* START DATA EXTRACT *

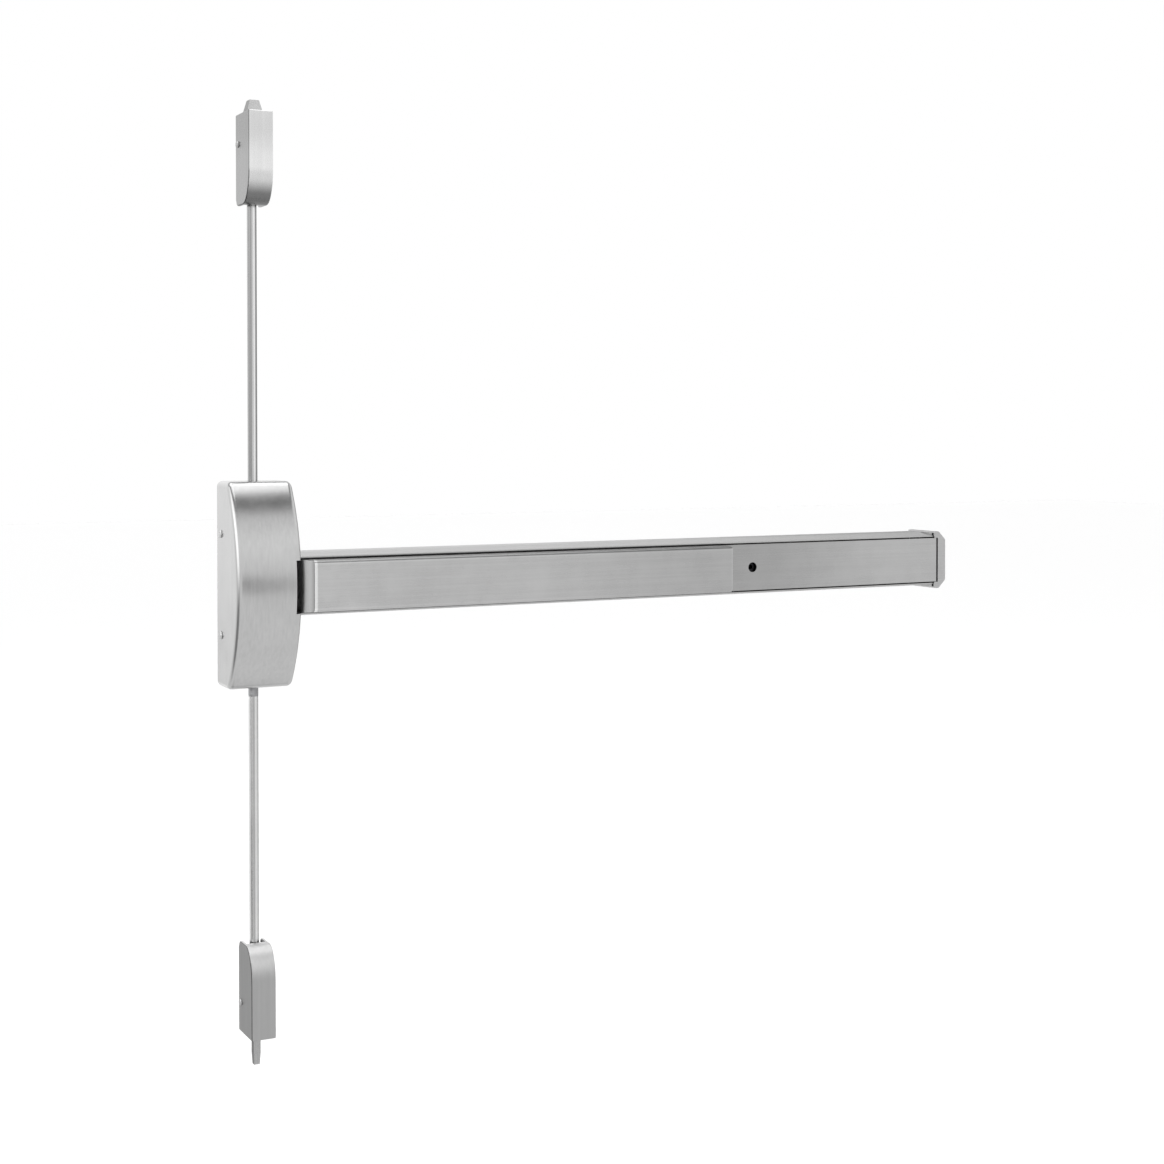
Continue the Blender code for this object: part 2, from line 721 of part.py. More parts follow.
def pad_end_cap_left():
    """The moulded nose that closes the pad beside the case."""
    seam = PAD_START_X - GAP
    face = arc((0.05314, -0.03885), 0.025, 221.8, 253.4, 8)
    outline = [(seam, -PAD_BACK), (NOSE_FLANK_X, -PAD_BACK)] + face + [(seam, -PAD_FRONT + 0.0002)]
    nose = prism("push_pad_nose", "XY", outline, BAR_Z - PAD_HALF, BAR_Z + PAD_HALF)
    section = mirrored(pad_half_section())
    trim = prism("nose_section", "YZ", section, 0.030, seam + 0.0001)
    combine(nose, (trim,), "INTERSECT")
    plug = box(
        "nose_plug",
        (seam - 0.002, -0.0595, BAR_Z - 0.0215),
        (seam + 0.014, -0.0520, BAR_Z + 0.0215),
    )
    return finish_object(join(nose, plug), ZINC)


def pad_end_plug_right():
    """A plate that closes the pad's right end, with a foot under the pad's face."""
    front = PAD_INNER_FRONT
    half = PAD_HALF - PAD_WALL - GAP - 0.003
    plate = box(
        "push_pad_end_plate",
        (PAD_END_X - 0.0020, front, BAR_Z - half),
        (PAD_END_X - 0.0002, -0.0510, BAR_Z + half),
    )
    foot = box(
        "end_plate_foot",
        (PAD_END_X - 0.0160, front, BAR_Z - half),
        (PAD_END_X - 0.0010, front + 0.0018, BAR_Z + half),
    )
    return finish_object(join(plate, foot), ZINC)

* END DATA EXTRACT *

* EXERCISE: Repeat the listing in full, keeping every line exactly as it is.

* RESULT:
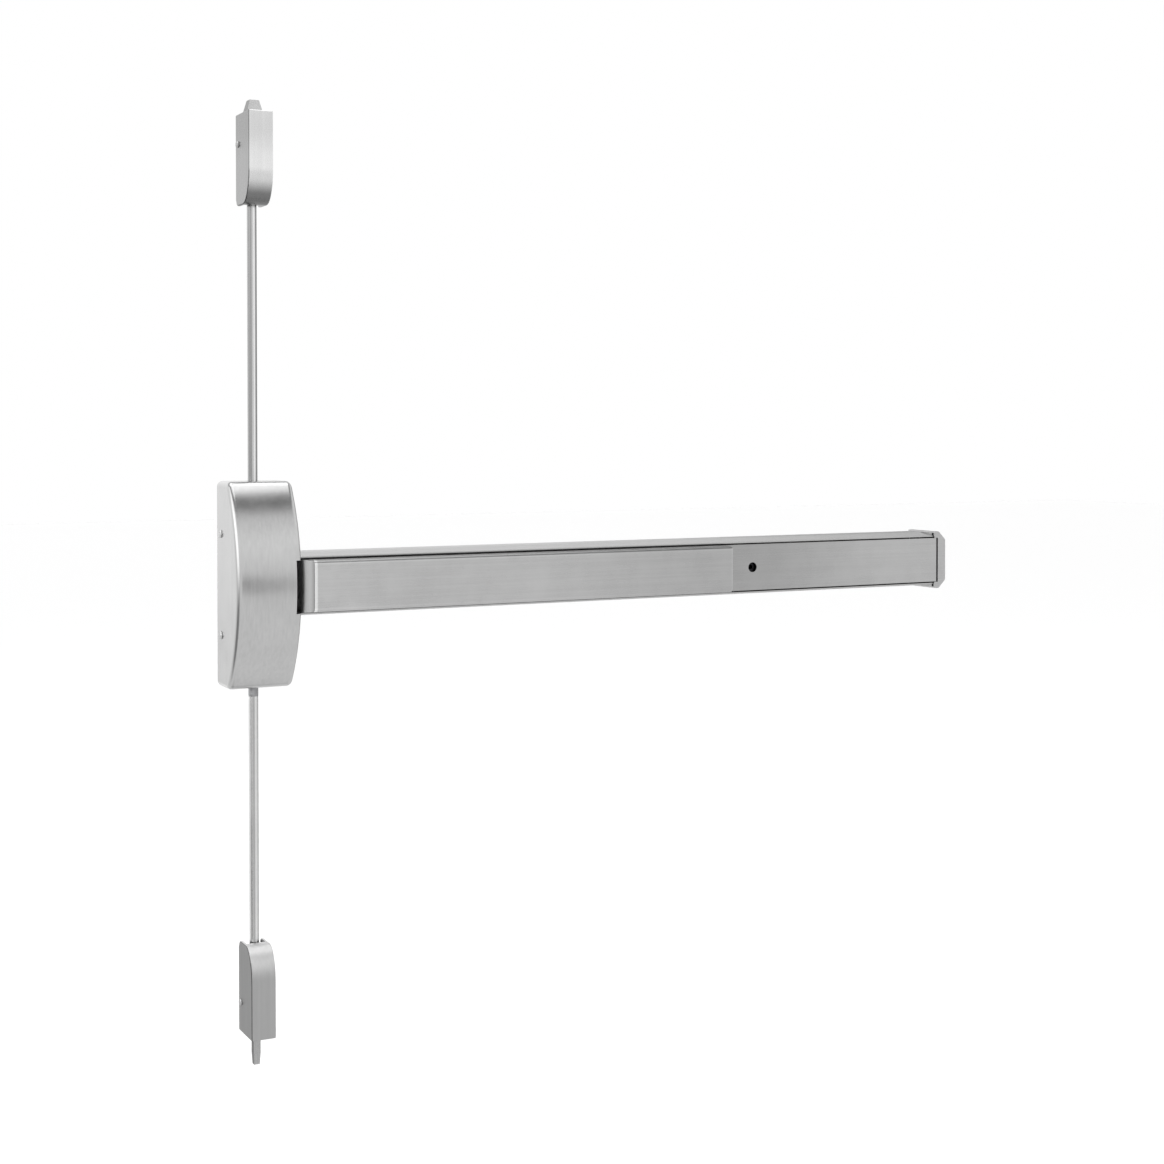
Continue the Blender code for this object: part 2, from line 721 of part.py. More parts follow.
def pad_end_cap_left():
    """The moulded nose that closes the pad beside the case."""
    seam = PAD_START_X - GAP
    face = arc((0.05314, -0.03885), 0.025, 221.8, 253.4, 8)
    outline = [(seam, -PAD_BACK), (NOSE_FLANK_X, -PAD_BACK)] + face + [(seam, -PAD_FRONT + 0.0002)]
    nose = prism("push_pad_nose", "XY", outline, BAR_Z - PAD_HALF, BAR_Z + PAD_HALF)
    section = mirrored(pad_half_section())
    trim = prism("nose_section", "YZ", section, 0.030, seam + 0.0001)
    combine(nose, (trim,), "INTERSECT")
    plug = box(
        "nose_plug",
        (seam - 0.002, -0.0595, BAR_Z - 0.0215),
        (seam + 0.014, -0.0520, BAR_Z + 0.0215),
    )
    return finish_object(join(nose, plug), ZINC)


def pad_end_plug_right():
    """A plate that closes the pad's right end, with a foot under the pad's face."""
    front = PAD_INNER_FRONT
    half = PAD_HALF - PAD_WALL - GAP - 0.003
    plate = box(
        "push_pad_end_plate",
        (PAD_END_X - 0.0020, front, BAR_Z - half),
        (PAD_END_X - 0.0002, -0.0510, BAR_Z + half),
    )
    foot = box(
        "end_plate_foot",
        (PAD_END_X - 0.0160, front, BAR_Z - half),
        (PAD_END_X - 0.0010, front + 0.0018, BAR_Z + half),
    )
    return finish_object(join(plate, foot), ZINC)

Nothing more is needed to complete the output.